2 milyar Müslümanın yediği içtiği bu güvene ve bu kefalet kurumunun iyi işlemesine bağlı. Bazı Müslüman ülkeler de bizim tecrübemizi öğrenme ve uygulama için çalışmalar yapıyorlar. Müslümanın eline kalan ‘Helal Lokma’ GDO tesbit edecek laboratuvarlara ve yetişmiş bilimsel nitelikli insan gücüne ihtiyaç var. Türkiye islam dünyasına örnek olmak için endüstrinin ürettiği jelatinli domuz maddeleriyle yapılmış ürünlerden çıkıp ‘helal ve tayyib’ üretime geçmek zorunda. Bu ürünlerde bir farkındalık oluşacak ve tercihler değişecek. Çevreyi, bedeni ve ruhu kirleten endüstriyel ürünler yerini bilinçli ve çevreci tercihlere bırakacak. Toplumun emniyeti burada ortaya çıkıyor. Şu an 10 bin üründe bulunan helal ve tayyib sertifikalı ürün sayısı artacak ve yaygın hale gelecek. Her yıl 1 trilyon ABD Doları olan gıda harcamalarından sadece yüzde 14’ü denetlenebiliyor helal lokma olarak, geri kalanı ne olduğunu bilmediğimiz içeriklerle dolu olarak bize sunuluyor.
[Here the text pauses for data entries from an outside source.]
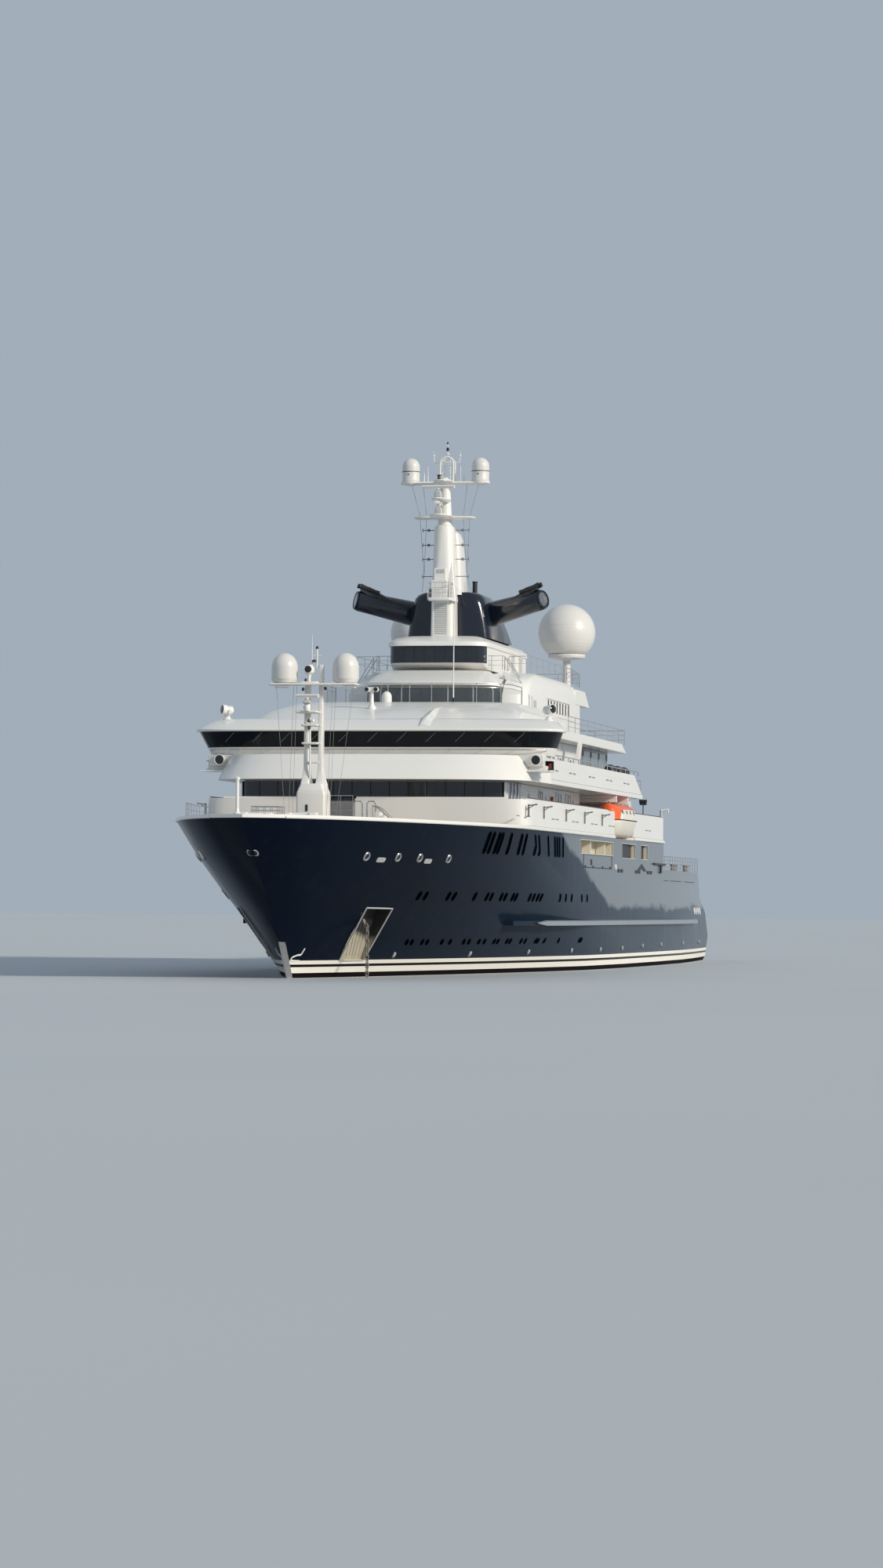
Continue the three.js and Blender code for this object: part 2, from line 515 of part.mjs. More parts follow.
// Sun deck screen and the canopy over it.
const screenPlan = (out) => ({ aft: 12.6, side: 6.5 + out, corner: 15.4 + out, nose: 18.9 + out, power: 3 });
add('sun_screen', cut(
  house(screenPlan(0), Z.sunDeck + GAP, screenPlan(0), 18.85),
  house({ ...screenPlan(-0.08), aft: 5 }, 17, { ...screenPlan(-0.08), aft: 5 }, 20),
), 'glass');
const CANOPY = [
  { z: 19.28, aft: SUN_FRONT + GAP, side: 4.65, corner: 11.2, nose: 14.4, power: 2.6 },
  { z: 19.45, aft: SUN_FRONT + GAP, side: 4.65, corner: 11.1, nose: 14.3, power: 2.6 },
  { z: 20.0, aft: SUN_FRONT + GAP, side: 4.2, corner: 10.4, nose: 12.8, power: 2.6 },
  { z: 20.4, aft: SUN_FRONT + GAP, side: 3.6, corner: 9.9, nose: 11.4, power: 2.6 },
];
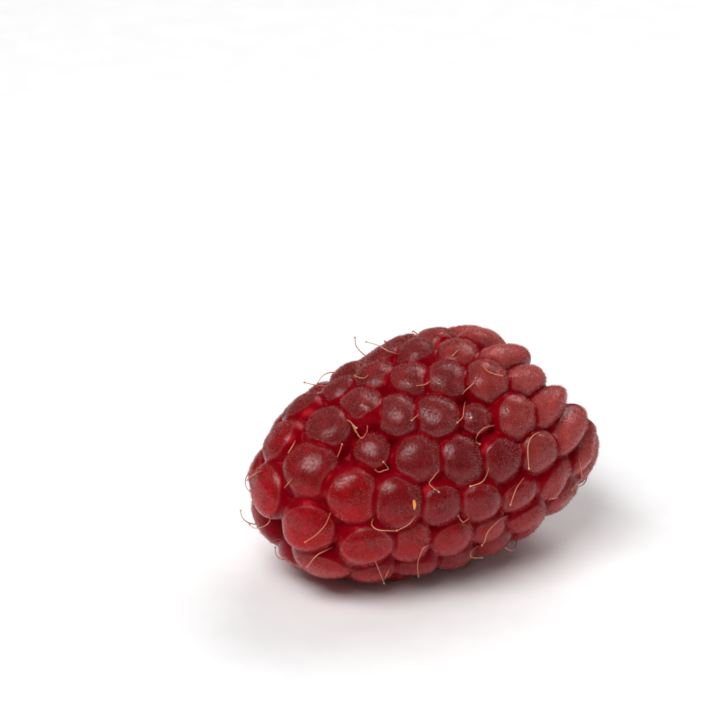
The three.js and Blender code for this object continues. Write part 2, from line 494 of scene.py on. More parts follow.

Türkiye’nin gündemi yetkili sendika olarak Memur Sen ile yapılan toplu sözleşme pazarlıklarına kilitlenmişken Memur Sen sözleşme masasında helal sertifikalı ikramda bulunarak bir farkındalık oluşturdu. Medyanın gündemine kamu yemekhanelerinde helal sertifikalı gıda maddeleri kullanılması talebini hükümete kabul ettirdi. Artık kamuda ‘helal ve tayyib’ gıda arama dönemi başlamış oldu. Bu görüşmelerin dikkat çeken noktası yüzde 4 lük zamlar değil bence medyada ve kamuda oluşan bu farkındalık olacak.